Using human desires as their foundation, The Four have gone about declaring war on what entrepreneurs refer to as “friction.” It turns out that “friction” includes every obstacle in the way of satisfying a given desire. Everything from the synaptic connections in the brain responsible for decision-making processes to the rules issued by regulatory and tax authorities – all the way down the supply chain to those making products in the developing world. Galloway shows that The Four have been amazing at circumventing these barriers, making it as easy and rewarding as possible for people to engage with a platform, enter a search query and click for a product.
Insight: To be able to compete with The Four, you need to focus on reducing friction across your credit union.
New economic rules
The Four are also creating new economic rules. Take Amazon for example: This organization has marshalled more cheap capital than any firm in history and yet it only started turning a profit in 2002. Galloway argues convincingly that through simple and consistent storytelling, Jeff Bezos has reshaped investor expectations, providing Amazon with an ocean of long-term capital at the expense of the rest of the industry.
In creating their media duopoly, Google and Facebook have also rewritten economic models. By creating products and platforms that improve with use, Galloway describes how a “Benjamin Button Economy” is emerging in media. Network effects strengthen their targeting algorithms and drive down the cost of their advertising products. Unsurprisingly Google and Facebook now constitute 103 percent of all growth in digital media advertising revenues (meaning the rest of the industry is in structural decline).
Their success has come at the expense of entire industries. In the age of The Four, investors are rewarding a small band of companies and punishing the rest. Combine this with a committed drive towards automation and Galloway concludes that major job destruction is not just around the corner: It has already arrived.
Insight: Study the new economic rules and learn to take advantage of them.
The Four as public utilities
Not content with their position as major brands, The Four are attempting to cement their dominance by becoming providers of public infrastructure. In this regard, Amazon is leading the pack. It is marshalling a global logistics operation that is the envy of most nation-states, including a fleet of Boeing 767s, drones, thousands of tractor-trailers and Trans-Pacific shipping. Google has server farms and is launching blimps into the atmosphere that will beam broadband down to Earth. And whilst Apple and Facebook may lag behind, even the latter has announced that it will be laying cable across the floor of the Atlantic. These organizations are committed to becoming permanent fixtures of the future.
Insight: Credit unions rival the Big Four when it comes to being public utilities, but these firms are catching up fast. What are you doing to ensure you are considered a valuable addition to your members’ lives?
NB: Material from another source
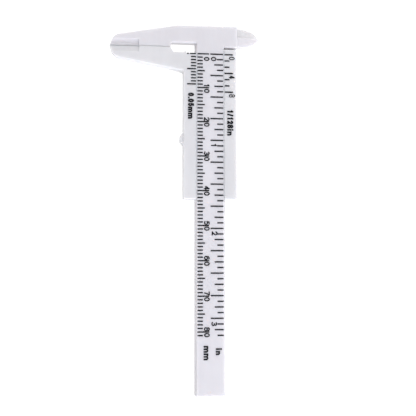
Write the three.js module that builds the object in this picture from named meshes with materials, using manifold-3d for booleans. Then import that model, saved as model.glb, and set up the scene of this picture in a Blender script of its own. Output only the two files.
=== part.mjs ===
// A small injection-moulded vernier caliper, closed and lying on its back.
// Two mouldings: the beam with the head and the fixed jaws, and the slider with the moving jaws.
//
// Drawing frame, in millimetres: X = 0 on the beam's centre line and Y = 0 at the zero of the scales,
// with +X to the inside jaws, +Y to the head and +Z out of the printed face. Z = 0 is the slider's back.
// The group at the end moves the drawing so that the origin is under the middle of the bounding box.
import * as THREE from "three";
import { ConvexGeometry } from "three/addons/geometries/ConvexGeometry.js";
import { mergeVertices } from "three/addons/utils/BufferGeometryUtils.js";
import Module from "manifold-3d";

// Driving dimensions
const THICKNESS = 3.7; // slider's back to the printed face
const BACK_PLATE = 1.25; // slider's back plate
const PLAY = 0.03; // running clearance between the beam and the slider
const EDGE = 0.22; // moulded edge radius
const SHARP_EDGE = 0.12; // edge radius beside the scales, where the beam meets the rails

const HEAD_TOP = 8.24; // at the outside jaw's shoulder
const HEAD_TOP_RIGHT = 8.42; // the head's top rises a little towards the inside jaws
const HEAD_RIGHT = 7.95;
const HEAD_UNDER_RIGHT = 2.08;
const BEAM_END = -98.05;
const BEAM_HALF_FRONT = 3.9; // dovetail: the printed face is narrower than the back
const BEAM_HALF_BACK = 4.5;
const BEAM_END_RADIUS = 1.1;
const BEAM_END_EDGE = 0.3;

const JAW_TIP_X = -29.2;
const JAW_PLANE_Y = 1.95; // where the outside jaws meet
const JAW_GAP = 0.02;
const JAW_SHOULDER_X = -9.8;
const JAW_BACK_SLOPE = Math.tan(THREE.MathUtils.degToRad(10.3));
const JAW_TIP_RADIUS = 3.2;
const KNIFE_END_X = -20.7; // the knife tips run from here to the jaw tip
const KNIFE_WIDTH = 1.9;
const KNIFE_DEPTH = 0.85;
const KNIFE_LAND = 0.95; // flat beside the contact line on the fixed jaw
const KNIFE_ROOT_RADIUS = 0.6; // between that flat and the bevel

const RELIEF_LEFT = -11.75; // opening at the root of the outside jaws
const RELIEF_TOP = 3.1;
const RELIEF_BOTTOM = 0.4;
// The head's front face leans back to the opening in two steps, further at the opening's left end.
const RELIEF_BEVELS = [
  { depth: 0.12, left: 0.95, right: 0.45 },
  { depth: 0.4, left: 0.5, right: 0.25 },
];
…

Understanding The Four is important to understanding our age and economy, to being in business and making a living in it. Galloway makes a strong argument that the lessons he teaches in the book part of the business school curriculum. This book is your alarm clock wrapped in a business lesson wrapped in an entertaining and often hilarious series of stories told with great writing. It keeps you entertained to make sure you’re informed.